In the early 1990s, I spent a year living and working in Uganda. One day I was with some friends driving back from a trip to one of the beautiful game parks there. It was late afternoon and not long before darkness would set in. We decided to pitch our tents by the side of the long and sparsely populated road rather than drive on to the nearest town. As we started to unpack tents, stoves, pots and pans, a small group of people emerged, apparently out of nowhere.
They watched us, intrigued and probably rather baffled by all our camping gear. We exchanged greetings and one of them told us that they had been sent by the village elders to find out who we were and what we were doing. We were, it turned out, camping on land belonging to their community and so their interest was only natural. On our part, we were somewhat embarrassed by our assumption that our camp site was an empty spot in the middle of nowhere, when in fact it turned out that we pitching our tents in the middle of a community with its own members, leaders, systems, and dynamics. Just because all of this wasn’t immediately visible to us in terms of name signs and billboards, didn’t mean it wasn’t there.

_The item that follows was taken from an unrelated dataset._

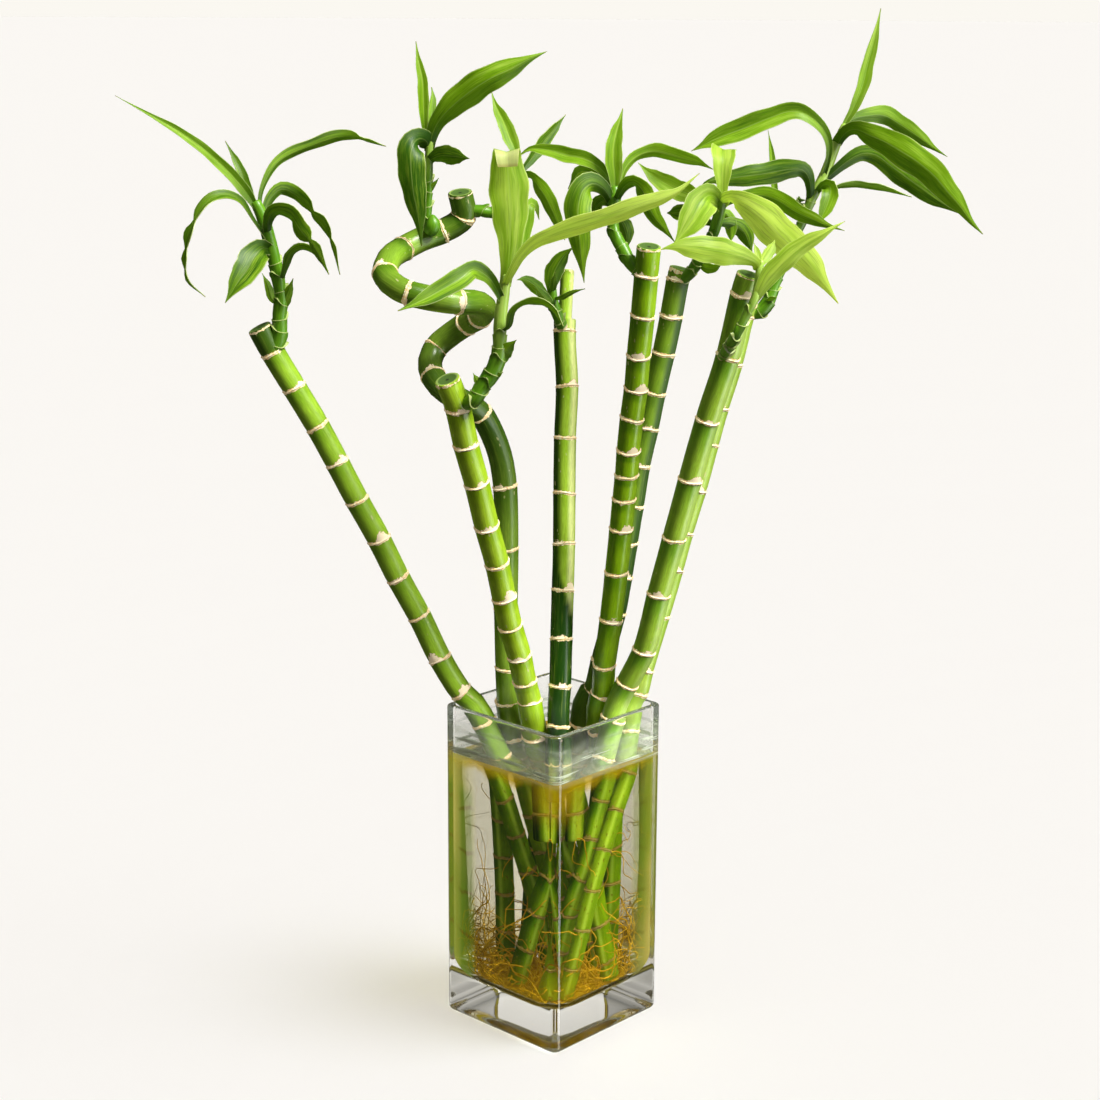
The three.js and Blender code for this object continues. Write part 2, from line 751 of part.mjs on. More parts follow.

I have often been reminded of that experience during the last 15 or so years I have spent working in the field of building local philanthropy in different parts of the world, and nowhere more so than in Africa. I am occasionally asked, “How many community foundations are there in the Africa?” Well, if you count the institutions that call themselves ‘community foundations’, there are about 12. And if you applied the precise definition used by the Council on Foundations, then you’d probably come up with fewer than that. On a continent made up of 54 countries, these figures can start to look rather insignificant, the map rather empty.
But if you ask some different questions about the organized systems of grassroots giving and solidarity in Africa that have existed for generations or about the emergence of new and different institutionalized philanthropic forms over recent years—including women’s funds, local multi-stakeholder-type foundations, regional and national grantmakers as well as community foundations and community development foundations—the landscape looks quite different. Suddenly, those 12 community foundations no longer look so isolated and inconsequential. Instead, they can be seen as some of the more visible structures in an environment that is much richer and more complex.

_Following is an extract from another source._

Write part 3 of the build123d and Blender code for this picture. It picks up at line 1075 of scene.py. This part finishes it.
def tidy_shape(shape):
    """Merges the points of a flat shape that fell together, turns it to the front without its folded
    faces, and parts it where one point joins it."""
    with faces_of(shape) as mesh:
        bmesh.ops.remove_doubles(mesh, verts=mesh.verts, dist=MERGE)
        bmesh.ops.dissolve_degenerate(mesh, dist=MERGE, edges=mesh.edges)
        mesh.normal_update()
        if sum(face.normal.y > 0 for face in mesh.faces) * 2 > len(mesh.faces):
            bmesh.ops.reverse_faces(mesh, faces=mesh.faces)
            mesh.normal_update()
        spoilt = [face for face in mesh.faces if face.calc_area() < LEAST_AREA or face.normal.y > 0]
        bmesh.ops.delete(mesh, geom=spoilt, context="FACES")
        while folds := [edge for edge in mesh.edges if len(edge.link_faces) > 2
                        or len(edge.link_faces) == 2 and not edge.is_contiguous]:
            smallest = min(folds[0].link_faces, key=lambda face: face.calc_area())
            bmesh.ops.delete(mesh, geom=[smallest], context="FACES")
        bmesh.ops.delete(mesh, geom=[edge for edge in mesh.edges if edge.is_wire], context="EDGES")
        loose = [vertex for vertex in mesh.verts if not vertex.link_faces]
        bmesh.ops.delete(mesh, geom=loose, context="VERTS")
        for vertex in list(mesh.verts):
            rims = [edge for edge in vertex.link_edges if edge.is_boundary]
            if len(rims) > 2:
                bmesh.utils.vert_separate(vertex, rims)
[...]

While taxonomies in philanthropy are certainly important in helping to define and bring clarity to some of the different “families” of institutions and practices that make up the field—and in contexts like the United States, these definitions have serious legal and tax implications that cannot be ignored—one can’t help wondering whether sometimes they also prevent us from seeing what is right in front of our eyes. By being overly simplistic in our search for clarity, do we in fact end up being unable to see the woods for the trees and become blind to whatever doesn’t fit into our neat definitional categories?
In our new report, “A Different Kind of Wealth: A Baseline of African Community Foundations,” Barry Knight and I have attempted to lay a baseline for the African community foundation field, in all its diversity, and to contribute to a new African narrative that derives from both within and outside the continent. So yes, the U.S. community foundation story, which dates back to 1914 and the creation of the Cleveland Foundation, is one part of this narrative. But so is the role of international development aid. Within Africa, the continent’s rich traditions of giving and mutual support are also important, but so are the failures of governance, particularly of governments.
We have sought to begin to tell an important story about a new generation of local philanthropic institutions emerging in Africa, some seeded with money from outside the continent, others entirely home‑grown. But all seek to draw on local resources and tap into different forms of wealth, which include cash and property but also other intangible forms of social capital, such as trust and credibility.
Although the cluster may not be uniform in terms of the labels different organizations use to describe themselves (it includes those that might call themselves “community grantmakers,””community development foundations,” or “women’s funds” before they call themselves “community foundations”), they all share a commonality of “essence” around the importance of assets, agency, and trust in driving a form of development that is “people-led.” It is in this context, where a strong community is one in which there are high levels of trust, where there is access to resources and assets, and where there are strong local capacities for organizing, that the term “community foundation” really comes into its own as a force for transformation in the African context. Its connotations of local ownership of assets (both for and of the community) and of permanence (so not just another NGO running another three-year project) go far beyond any legalistic definition.
Many of the issues we raise in our report around the nature and potential of African philanthropy were up for discussion last week at the African Grantmakers Network’s second biennial conference in Johannesburg, South Africa, which was an inspiring and energizing event and evidence of a vibrant and expanding African philanthropic sector. One of the highlights of the event (and there were many) was the appearance of Graҫa Machel, a leading African stateswoman, the wife of Nelson Mandela, and the founder of the Community Development Foundation in Mozambique (another one of those institutions that doesn’t quite fit into a neat category).
Mrs. Machel, who is in her late sixties, had just arrived back in Johannesburg off an overnight flight and came straight to the conference. She spoke forcefully—without notes—about her vision of African philanthropy, emphasizing the need for a new African narrative, highlighting the distinct nature of African philanthropy that goes beyond money to encompass solidarity and empathy, and predicting its potential significance in driving the continent’s development. Relying on external resources can only ever take one so far. After all, she warned the conference in closing, “Your neighbor’s granary will never fill your stomach.”
Jenny Hodgson is executive director of the Global Fund for Community Foundations.